■ **Problem requirements**
Could the lines from the one with "What parts and" through the end of the listing be restated exactly, with nothing else included?

(Records)
──────────
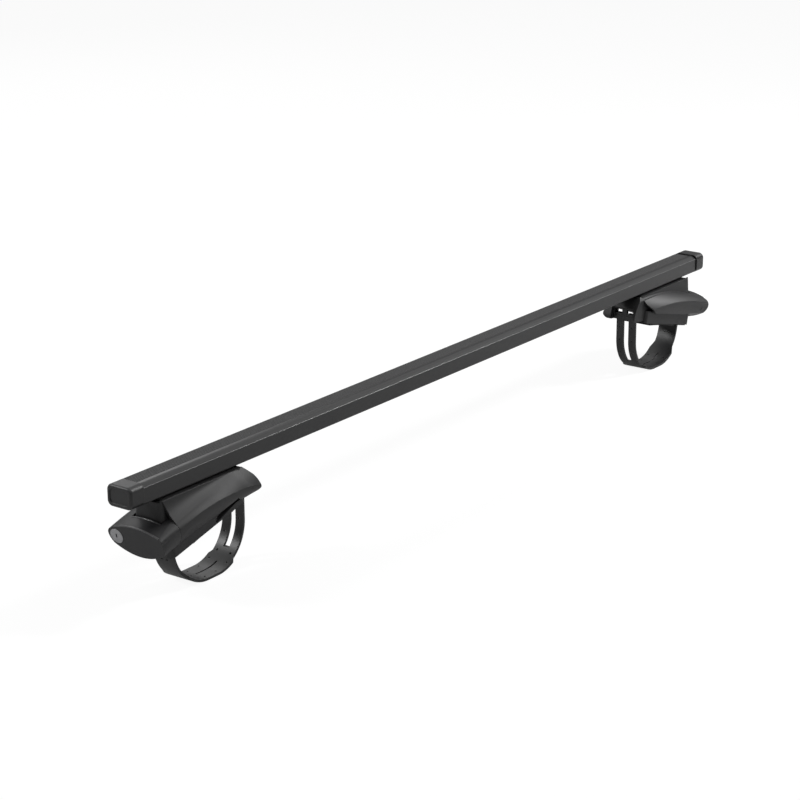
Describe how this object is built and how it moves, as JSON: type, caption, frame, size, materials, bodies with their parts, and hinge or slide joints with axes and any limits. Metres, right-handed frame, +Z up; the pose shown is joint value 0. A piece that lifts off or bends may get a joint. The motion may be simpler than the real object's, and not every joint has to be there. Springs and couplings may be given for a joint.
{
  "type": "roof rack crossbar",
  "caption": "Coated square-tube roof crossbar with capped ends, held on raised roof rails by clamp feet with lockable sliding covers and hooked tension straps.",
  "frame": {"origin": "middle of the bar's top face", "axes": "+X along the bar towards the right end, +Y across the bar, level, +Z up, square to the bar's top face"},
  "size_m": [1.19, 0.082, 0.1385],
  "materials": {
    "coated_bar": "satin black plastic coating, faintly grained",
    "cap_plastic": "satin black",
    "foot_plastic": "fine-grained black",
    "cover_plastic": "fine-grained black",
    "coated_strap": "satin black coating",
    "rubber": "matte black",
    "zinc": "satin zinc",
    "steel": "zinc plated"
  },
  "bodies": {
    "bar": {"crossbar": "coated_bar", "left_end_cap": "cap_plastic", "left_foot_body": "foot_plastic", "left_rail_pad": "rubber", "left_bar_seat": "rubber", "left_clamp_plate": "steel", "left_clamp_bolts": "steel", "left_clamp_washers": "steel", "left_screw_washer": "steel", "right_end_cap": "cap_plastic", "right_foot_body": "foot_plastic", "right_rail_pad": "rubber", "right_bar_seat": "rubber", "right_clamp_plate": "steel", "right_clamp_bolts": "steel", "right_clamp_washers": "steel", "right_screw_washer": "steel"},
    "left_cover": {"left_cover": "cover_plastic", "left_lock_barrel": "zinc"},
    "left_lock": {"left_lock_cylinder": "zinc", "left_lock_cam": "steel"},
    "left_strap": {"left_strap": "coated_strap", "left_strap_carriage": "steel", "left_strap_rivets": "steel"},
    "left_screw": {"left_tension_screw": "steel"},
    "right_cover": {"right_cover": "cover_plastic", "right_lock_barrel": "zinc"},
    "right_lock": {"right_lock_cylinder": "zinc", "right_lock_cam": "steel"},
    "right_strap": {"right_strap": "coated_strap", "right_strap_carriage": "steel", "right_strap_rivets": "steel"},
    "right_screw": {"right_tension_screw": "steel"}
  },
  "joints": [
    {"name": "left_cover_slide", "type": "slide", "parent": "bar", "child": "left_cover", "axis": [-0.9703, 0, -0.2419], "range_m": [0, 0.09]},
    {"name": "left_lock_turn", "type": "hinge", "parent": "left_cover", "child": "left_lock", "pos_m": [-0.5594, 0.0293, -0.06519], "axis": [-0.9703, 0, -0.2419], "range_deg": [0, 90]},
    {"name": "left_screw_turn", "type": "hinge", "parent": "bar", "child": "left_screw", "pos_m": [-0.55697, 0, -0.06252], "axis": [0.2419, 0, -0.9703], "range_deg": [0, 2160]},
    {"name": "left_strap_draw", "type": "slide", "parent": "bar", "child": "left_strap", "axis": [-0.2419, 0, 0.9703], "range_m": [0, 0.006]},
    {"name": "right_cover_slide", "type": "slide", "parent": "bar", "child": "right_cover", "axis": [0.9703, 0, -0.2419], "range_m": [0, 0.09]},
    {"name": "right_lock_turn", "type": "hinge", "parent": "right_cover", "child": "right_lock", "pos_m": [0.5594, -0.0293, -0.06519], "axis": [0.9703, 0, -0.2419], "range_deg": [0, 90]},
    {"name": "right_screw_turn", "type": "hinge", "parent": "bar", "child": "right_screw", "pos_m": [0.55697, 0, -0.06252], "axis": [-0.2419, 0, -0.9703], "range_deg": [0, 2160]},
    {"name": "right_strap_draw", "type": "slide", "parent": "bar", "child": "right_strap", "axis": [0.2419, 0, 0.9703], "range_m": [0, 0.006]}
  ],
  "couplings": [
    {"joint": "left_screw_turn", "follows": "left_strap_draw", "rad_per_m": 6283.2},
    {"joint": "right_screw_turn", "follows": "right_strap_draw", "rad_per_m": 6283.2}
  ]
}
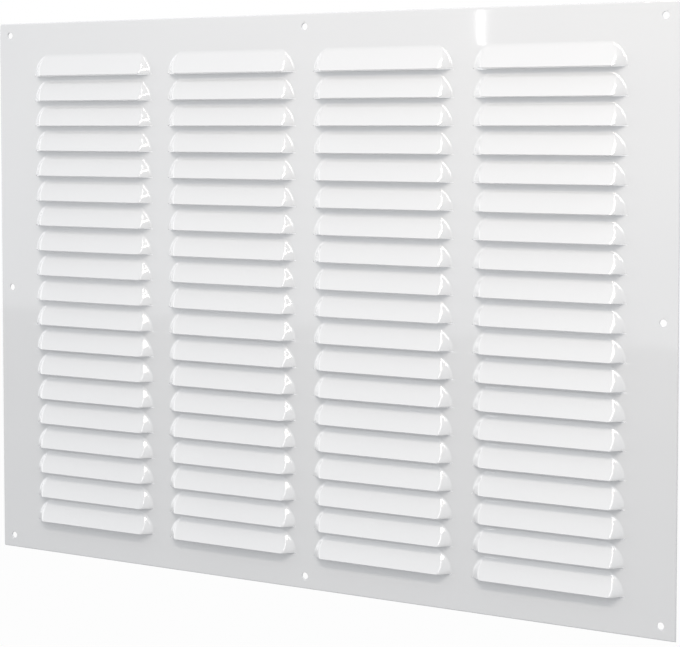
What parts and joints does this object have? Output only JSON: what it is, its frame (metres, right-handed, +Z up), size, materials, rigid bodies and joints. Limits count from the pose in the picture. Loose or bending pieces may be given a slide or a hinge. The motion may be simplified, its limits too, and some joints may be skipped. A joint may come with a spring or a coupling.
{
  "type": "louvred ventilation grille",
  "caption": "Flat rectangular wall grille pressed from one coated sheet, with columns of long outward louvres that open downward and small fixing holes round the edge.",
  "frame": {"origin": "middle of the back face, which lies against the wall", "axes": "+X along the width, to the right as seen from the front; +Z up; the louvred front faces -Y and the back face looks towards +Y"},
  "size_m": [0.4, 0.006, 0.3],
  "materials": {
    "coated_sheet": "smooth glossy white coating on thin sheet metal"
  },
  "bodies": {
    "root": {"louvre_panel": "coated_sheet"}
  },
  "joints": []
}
──────────
■ **Written answer**
What parts and joints does this object have? Output only JSON: what it is, its frame (metres, right-handed, +Z up), size, materials, rigid bodies and joints. Limits count from the pose in the picture. Loose or bending pieces may be given a slide or a hinge. The motion may be simplified, its limits too, and some joints may be skipped. A joint may come with a spring or a coupling.
{
  "type": "louvred ventilation grille",
  "caption": "Flat rectangular wall grille pressed from one coated sheet, with columns of long outward louvres that open downward and small fixing holes round the edge.",
  "frame": {"origin": "middle of the back face, which lies against the wall", "axes": "+X along the width, to the right as seen from the front; +Z up; the louvred front faces -Y and the back face looks towards +Y"},
  "size_m": [0.4, 0.006, 0.3],
  "materials": {
    "coated_sheet": "smooth glossy white coating on thin sheet metal"
  },
  "bodies": {
    "root": {"louvre_panel": "coated_sheet"}
  },
  "joints": []
}